Just as the sons of Mosiah, we are all entitled and capable of having that spirit of revelation us always, so long as we follow those examples given to us in the Book of Mormon and are faithful, obedient, and hard working. In addition to these three, I would like to add one last attribute we should nurture in order to be receptive to and worthy of personal revelation, and that is desire. We must have a deep and real desire to receive and follow any revelation we may receive. Allow me to read again Moroni 10:4:
“And when ye shall receive these things, I would exhort you that ye would ask God, the Eternal Father, in the name of Christ, if these things are not true; and if ye shall ask with a sincere heart, with real intent, having faith in Christ, he will manifest the truth of it unto you by the power of the Holy Ghost.”
This is promise given to all of God’s children, not to just some select few - personal revelation is available to all, so much as we have faith, are obedient, work for it, and desire it, having “a sincere heart, with real intent.”
I bear my testimony to you all that these things are true.
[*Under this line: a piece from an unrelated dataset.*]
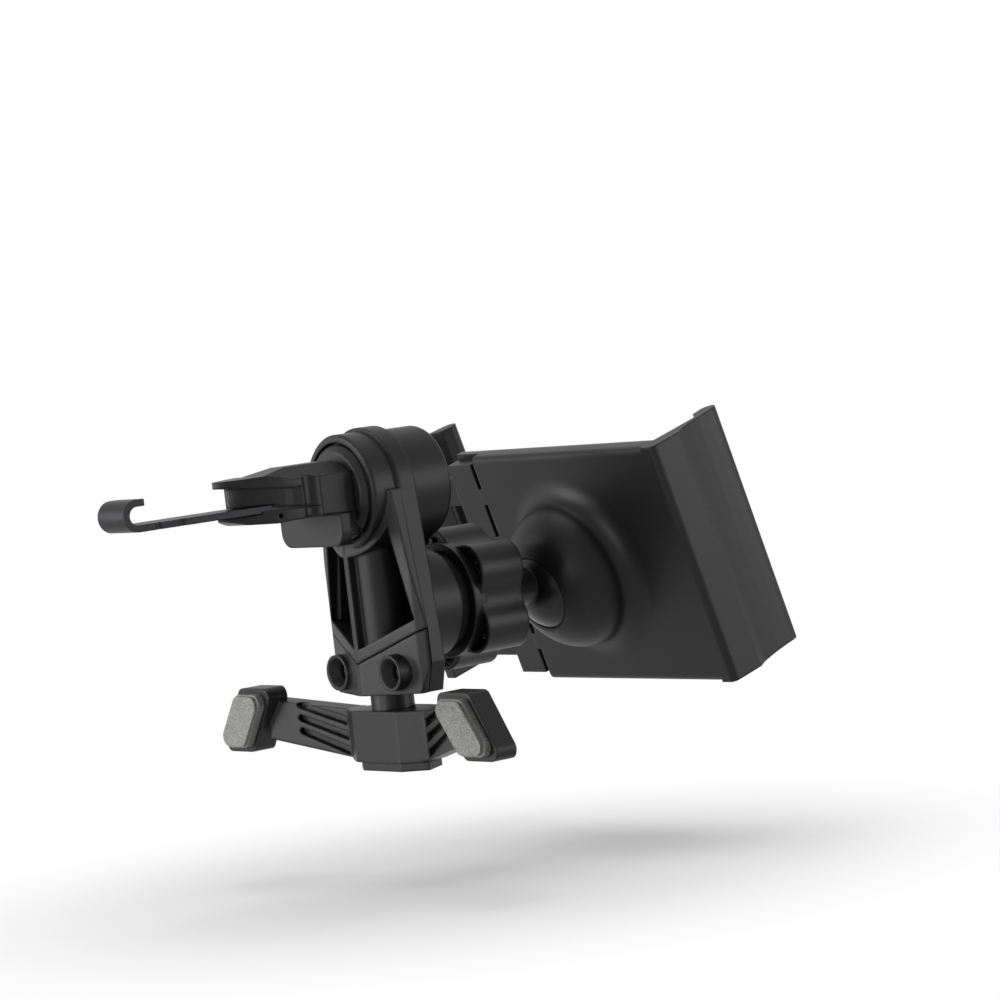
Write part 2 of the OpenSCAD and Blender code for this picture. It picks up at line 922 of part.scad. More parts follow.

That this gospel is perfect, and true, and joyous. I am so excited and so humbled by the opportunity I have been given to share these things I know with the great people of Texas and Louisiana, and to share with them the joy and peace I have found in my Savior, Jesus Christ, and in this great restored church. Personal revelation is real. God is our loving Heavenly Father, and he is always there for us, whenever we need His help, His comfort, or His guidance in our lives. I urge you all to seek out the great blessings of personal revelation that are available to each and every one of us, and may God be with you till we meet again.